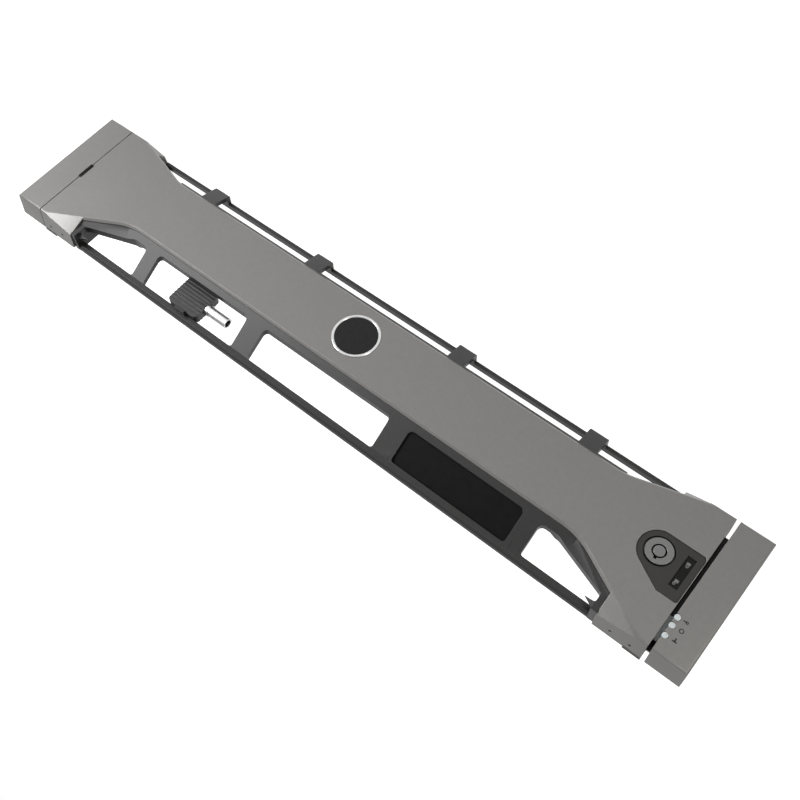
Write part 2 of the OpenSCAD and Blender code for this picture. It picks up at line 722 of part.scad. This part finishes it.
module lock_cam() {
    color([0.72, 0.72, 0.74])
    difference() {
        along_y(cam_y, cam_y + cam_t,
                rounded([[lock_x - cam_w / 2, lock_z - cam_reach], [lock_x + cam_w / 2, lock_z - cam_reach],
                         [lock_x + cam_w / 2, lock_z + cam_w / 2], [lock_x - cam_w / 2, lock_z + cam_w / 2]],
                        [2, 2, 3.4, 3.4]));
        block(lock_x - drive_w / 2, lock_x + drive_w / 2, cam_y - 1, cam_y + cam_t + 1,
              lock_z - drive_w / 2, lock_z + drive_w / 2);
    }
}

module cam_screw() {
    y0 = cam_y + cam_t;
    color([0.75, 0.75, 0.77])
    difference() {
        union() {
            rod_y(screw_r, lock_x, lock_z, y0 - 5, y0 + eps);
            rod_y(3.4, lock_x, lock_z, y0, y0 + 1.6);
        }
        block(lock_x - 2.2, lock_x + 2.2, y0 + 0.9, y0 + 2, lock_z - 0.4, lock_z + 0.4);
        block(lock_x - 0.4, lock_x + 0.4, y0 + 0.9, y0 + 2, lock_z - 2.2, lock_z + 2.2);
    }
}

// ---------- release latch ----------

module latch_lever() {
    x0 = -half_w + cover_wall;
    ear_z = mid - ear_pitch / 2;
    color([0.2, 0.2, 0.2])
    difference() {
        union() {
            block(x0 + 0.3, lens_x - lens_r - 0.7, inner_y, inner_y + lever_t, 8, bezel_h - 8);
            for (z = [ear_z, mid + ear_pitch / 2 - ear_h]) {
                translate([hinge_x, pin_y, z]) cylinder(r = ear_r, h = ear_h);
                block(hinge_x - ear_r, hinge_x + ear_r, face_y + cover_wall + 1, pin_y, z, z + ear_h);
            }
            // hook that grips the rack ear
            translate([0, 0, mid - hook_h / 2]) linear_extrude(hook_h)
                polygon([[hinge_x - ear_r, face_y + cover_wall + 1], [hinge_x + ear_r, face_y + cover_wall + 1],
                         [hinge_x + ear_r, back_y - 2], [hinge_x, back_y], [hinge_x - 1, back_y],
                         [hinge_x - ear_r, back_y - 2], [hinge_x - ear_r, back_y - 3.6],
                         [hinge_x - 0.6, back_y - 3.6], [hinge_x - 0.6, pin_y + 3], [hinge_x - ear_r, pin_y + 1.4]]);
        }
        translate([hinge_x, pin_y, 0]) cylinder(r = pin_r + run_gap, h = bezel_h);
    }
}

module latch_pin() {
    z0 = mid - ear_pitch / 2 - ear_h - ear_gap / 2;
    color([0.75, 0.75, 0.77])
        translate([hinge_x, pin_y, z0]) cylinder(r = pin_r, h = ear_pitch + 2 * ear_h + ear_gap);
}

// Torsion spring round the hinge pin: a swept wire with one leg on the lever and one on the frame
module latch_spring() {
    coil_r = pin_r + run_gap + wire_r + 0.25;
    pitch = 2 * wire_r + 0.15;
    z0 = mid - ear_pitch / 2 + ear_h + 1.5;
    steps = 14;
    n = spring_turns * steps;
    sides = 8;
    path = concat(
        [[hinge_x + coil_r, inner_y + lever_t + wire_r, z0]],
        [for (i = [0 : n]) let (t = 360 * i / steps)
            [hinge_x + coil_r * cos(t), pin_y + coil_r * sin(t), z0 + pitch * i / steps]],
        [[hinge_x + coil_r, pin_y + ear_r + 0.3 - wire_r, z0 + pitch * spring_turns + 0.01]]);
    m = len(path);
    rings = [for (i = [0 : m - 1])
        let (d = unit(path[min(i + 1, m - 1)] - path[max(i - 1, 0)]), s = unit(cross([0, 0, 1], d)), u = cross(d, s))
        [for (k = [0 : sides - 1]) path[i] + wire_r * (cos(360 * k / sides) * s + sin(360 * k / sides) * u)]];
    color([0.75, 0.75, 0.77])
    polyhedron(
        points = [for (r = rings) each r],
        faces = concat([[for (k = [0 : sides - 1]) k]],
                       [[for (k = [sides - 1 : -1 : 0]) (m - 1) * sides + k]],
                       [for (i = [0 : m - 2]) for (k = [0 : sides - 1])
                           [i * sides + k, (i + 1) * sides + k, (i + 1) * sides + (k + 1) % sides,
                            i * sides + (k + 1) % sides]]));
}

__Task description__
Print the complete listing again, exactly as it stands.

__Solution for this exercise__
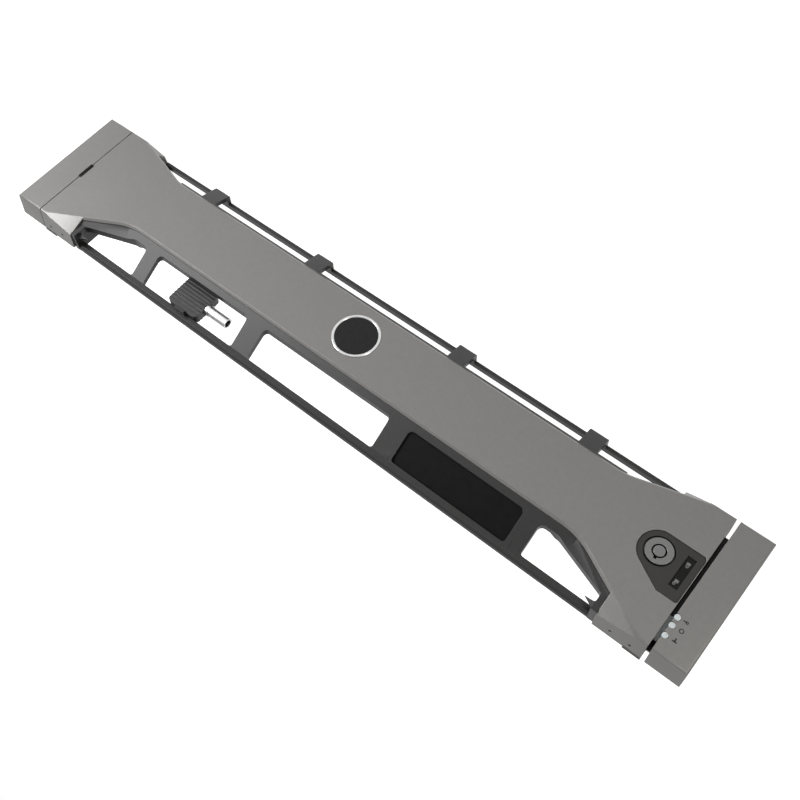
Write part 2 of the OpenSCAD and Blender code for this picture. It picks up at line 722 of part.scad. This part finishes it.
module lock_cam() {
    color([0.72, 0.72, 0.74])
    difference() {
        along_y(cam_y, cam_y + cam_t,
                rounded([[lock_x - cam_w / 2, lock_z - cam_reach], [lock_x + cam_w / 2, lock_z - cam_reach],
                         [lock_x + cam_w / 2, lock_z + cam_w / 2], [lock_x - cam_w / 2, lock_z + cam_w / 2]],
                        [2, 2, 3.4, 3.4]));
        block(lock_x - drive_w / 2, lock_x + drive_w / 2, cam_y - 1, cam_y + cam_t + 1,
              lock_z - drive_w / 2, lock_z + drive_w / 2);
    }
}

module cam_screw() {
    y0 = cam_y + cam_t;
    color([0.75, 0.75, 0.77])
    difference() {
        union() {
            rod_y(screw_r, lock_x, lock_z, y0 - 5, y0 + eps);
            rod_y(3.4, lock_x, lock_z, y0, y0 + 1.6);
        }
        block(lock_x - 2.2, lock_x + 2.2, y0 + 0.9, y0 + 2, lock_z - 0.4, lock_z + 0.4);
        block(lock_x - 0.4, lock_x + 0.4, y0 + 0.9, y0 + 2, lock_z - 2.2, lock_z + 2.2);
    }
}

// ---------- release latch ----------

module latch_lever() {
    x0 = -half_w + cover_wall;
    ear_z = mid - ear_pitch / 2;
    color([0.2, 0.2, 0.2])
    difference() {
        union() {
            block(x0 + 0.3, lens_x - lens_r - 0.7, inner_y, inner_y + lever_t, 8, bezel_h - 8);
            for (z = [ear_z, mid + ear_pitch / 2 - ear_h]) {
                translate([hinge_x, pin_y, z]) cylinder(r = ear_r, h = ear_h);
                block(hinge_x - ear_r, hinge_x + ear_r, face_y + cover_wall + 1, pin_y, z, z + ear_h);
            }
            // hook that grips the rack ear
            translate([0, 0, mid - hook_h / 2]) linear_extrude(hook_h)
                polygon([[hinge_x - ear_r, face_y + cover_wall + 1], [hinge_x + ear_r, face_y + cover_wall + 1],
                         [hinge_x + ear_r, back_y - 2], [hinge_x, back_y], [hinge_x - 1, back_y],
                         [hinge_x - ear_r, back_y - 2], [hinge_x - ear_r, back_y - 3.6],
                         [hinge_x - 0.6, back_y - 3.6], [hinge_x - 0.6, pin_y + 3], [hinge_x - ear_r, pin_y + 1.4]]);
        }
        translate([hinge_x, pin_y, 0]) cylinder(r = pin_r + run_gap, h = bezel_h);
    }
}

module latch_pin() {
    z0 = mid - ear_pitch / 2 - ear_h - ear_gap / 2;
    color([0.75, 0.75, 0.77])
        translate([hinge_x, pin_y, z0]) cylinder(r = pin_r, h = ear_pitch + 2 * ear_h + ear_gap);
}

// Torsion spring round the hinge pin: a swept wire with one leg on the lever and one on the frame
module latch_spring() {
    coil_r = pin_r + run_gap + wire_r + 0.25;
    pitch = 2 * wire_r + 0.15;
    z0 = mid - ear_pitch / 2 + ear_h + 1.5;
    steps = 14;
    n = spring_turns * steps;
    sides = 8;
    path = concat(
        [[hinge_x + coil_r, inner_y + lever_t + wire_r, z0]],
        [for (i = [0 : n]) let (t = 360 * i / steps)
            [hinge_x + coil_r * cos(t), pin_y + coil_r * sin(t), z0 + pitch * i / steps]],
        [[hinge_x + coil_r, pin_y + ear_r + 0.3 - wire_r, z0 + pitch * spring_turns + 0.01]]);
    m = len(path);
    rings = [for (i = [0 : m - 1])
        let (d = unit(path[min(i + 1, m - 1)] - path[max(i - 1, 0)]), s = unit(cross([0, 0, 1], d)), u = cross(d, s))
        [for (k = [0 : sides - 1]) path[i] + wire_r * (cos(360 * k / sides) * s + sin(360 * k / sides) * u)]];
    color([0.75, 0.75, 0.77])
    polyhedron(
        points = [for (r = rings) each r],
        faces = concat([[for (k = [0 : sides - 1]) k]],
                       [[for (k = [sides - 1 : -1 : 0]) (m - 1) * sides + k]],
                       [for (i = [0 : m - 2]) for (k = [0 : sides - 1])
                           [i * sides + k, (i + 1) * sides + k, (i + 1) * sides + (k + 1) % sides,
                            i * sides + (k + 1) % sides]]));
}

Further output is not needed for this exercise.